Rapidly Exploring Random Trees with Physics-Informed Neural Networks for Constrained Energy-Optimal Rendezvous Problems

This article introduces physics-informed neural networks (PINNs) to the field of motion planning by utilizing a PINN framework as the steering function in the kinodynamic rapidly-exploring random tree (RRT*) algorithm. The goal of this paper is to show that PINN-based methods can be used successfully for aerospace motion planning applications. We test the RRT* algorithm coupled with PINN steering, what we call PINN-RRT*, by solving spacecraft energy-optimal motion planning problems governed by the Hill–Clohessy–Wiltshire (HCW) equations of motion and nonlinear equations of relative motion (NERM), where a deputy satellite must rendezvous with a chief satellite while avoiding spherical keep-out-zones and complying with an approach corridor.

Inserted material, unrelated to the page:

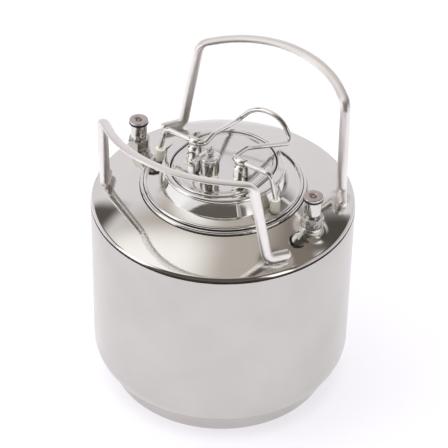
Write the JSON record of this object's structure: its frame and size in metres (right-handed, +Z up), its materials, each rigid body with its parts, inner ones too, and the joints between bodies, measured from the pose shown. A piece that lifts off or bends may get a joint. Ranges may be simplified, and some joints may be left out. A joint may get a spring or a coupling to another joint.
{
  "type": "soda keg",
  "caption": "Low stainless soda keg with an oval lid held by a wire bail, a pull-ring relief valve, gas and liquid ball-lock posts and two rod handles.",
  "frame": {"origin": "centre of the foot ring's lower edge", "axes": "+Z up along the keg's axis; +X towards the gas post; +Y towards the end of the locked bail lever"},
  "size_m": [0.232, 0.232, 0.2923],
  "materials": {
    "satin_steel": "satin",
    "polished_steel": "mirror polished",
    "handle_steel": "electropolished",
    "wire_steel": "polished",
    "valve_steel": "turned and polished",
    "spring_steel": "drawn wire",
    "black_rubber": "satin",
    "ivory_plastic": "moulded"
  },
  "bodies": {
    "keg": {"foot_ring": "satin_steel", "bottom_head": "satin_steel", "body_tube": "satin_steel", "top_head": "polished_steel", "neck_collar": "polished_steel", "lid_seat": "polished_steel", "front_handle": "handle_steel", "back_handle": "handle_steel", "gas_fitting": "valve_steel", "gas_post": "valve_steel", "gas_post_oring": "black_rubber", "gas_poppet_spring": "spring_steel", "gas_dip_tube": "valve_steel", "gas_tube_oring": "black_rubber", "liquid_fitting": "valve_steel", "liquid_post": "valve_steel", "liquid_post_oring": "black_rubber", "liquid_poppet_spring": "spring_steel", "liquid_dip_tube": "valve_steel", "liquid_tube_oring": "black_rubber"},
    "lid": {"lid_plate": "polished_steel", "lid_oring": "black_rubber", "lid_bracket_left": "wire_steel", "lid_bracket_right": "wire_steel", "prv_body": "valve_steel", "prv_cap": "valve_steel", "prv_nut": "valve_steel", "prv_gasket": "black_rubber", "prv_spring": "spring_steel"},
    "bail_lever": {"bail": "wire_steel", "bail_foot_left": "ivory_plastic", "bail_foot_right": "ivory_plastic"},
    "relief_stem": {"prv_stem": "valve_steel", "prv_seal": "black_rubber"},
    "pull_ring": {"prv_pull_ring": "wire_steel"},
    "gas_valve": {"gas_poppet": "valve_steel", "gas_poppet_seal": "black_rubber"},
    "liquid_valve": {"liquid_poppet": "valve_steel", "liquid_poppet_seal": "black_rubber"}
  },
  "joints": [
    {"name": "lid_drop", "type": "slide", "parent": "keg", "child": "lid", "axis": [0, 0, -1], "range_m": [0, 0.00244]},
    {"name": "bail_swing", "type": "hinge", "parent": "lid", "child": "bail_lever", "pos_m": [0, -0.01, 0.2406], "axis": [1, 0, 0], "range_deg": [0, 100]},
    {"name": "relief_lift", "type": "slide", "parent": "lid", "child": "relief_stem", "axis": [0, 0, 1], "range_m": [0, 0.003], "stiffness_N_per_m": 1500, "springref_m": -0.004, "deforming": ["prv_spring"]},
    {"name": "pull_ring_swing", "type": "hinge", "parent": "relief_stem", "child": "pull_ring", "pos_m": [0, -0.021, 0.2476], "axis": [0, 1, 0], "range_deg": [0, 180]},
    {"name": "gas_poppet_press", "type": "slide", "parent": "keg", "child": "gas_valve", "axis": [0, 0, -1], "range_m": [0, 0.003], "stiffness_N_per_m": 600, "springref_m": -0.006, "deforming": ["gas_poppet_spring"]},
    {"name": "liquid_poppet_press", "type": "slide", "parent": "keg", "child": "liquid_valve", "axis": [0, 0, -1], "range_m": [0, 0.003], "stiffness_N_per_m": 600, "springref_m": -0.006, "deforming": ["liquid_poppet_spring"]}
  ],
  "couplings": [
    {"joint": "bail_swing", "follows": "lid_drop", "rad_per_m": 714.29}
  ]
}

The particular PINN framework we employ approximates the solution of nonlinear two-point boundary value problems (TPBVPs), which must be solved to form connections between waypoints in the RRT* tree, via the Theory of Functional Connections (TFC). TFC enables the PINN to analytically satisfy the boundary conditions (BCs) of the TPBVP. Thus, the admissible solution search space of each nonlinear TPBVP is reduced to just the trajectories that already satisfy the BCs. Using our proposed approach, each energy-optimal TPBVP solution during the run-time of the PINN-RRT* algorithm was computed in centiseconds and with an average error on the order of machine epsilon for both the HCW and NERM dynamics.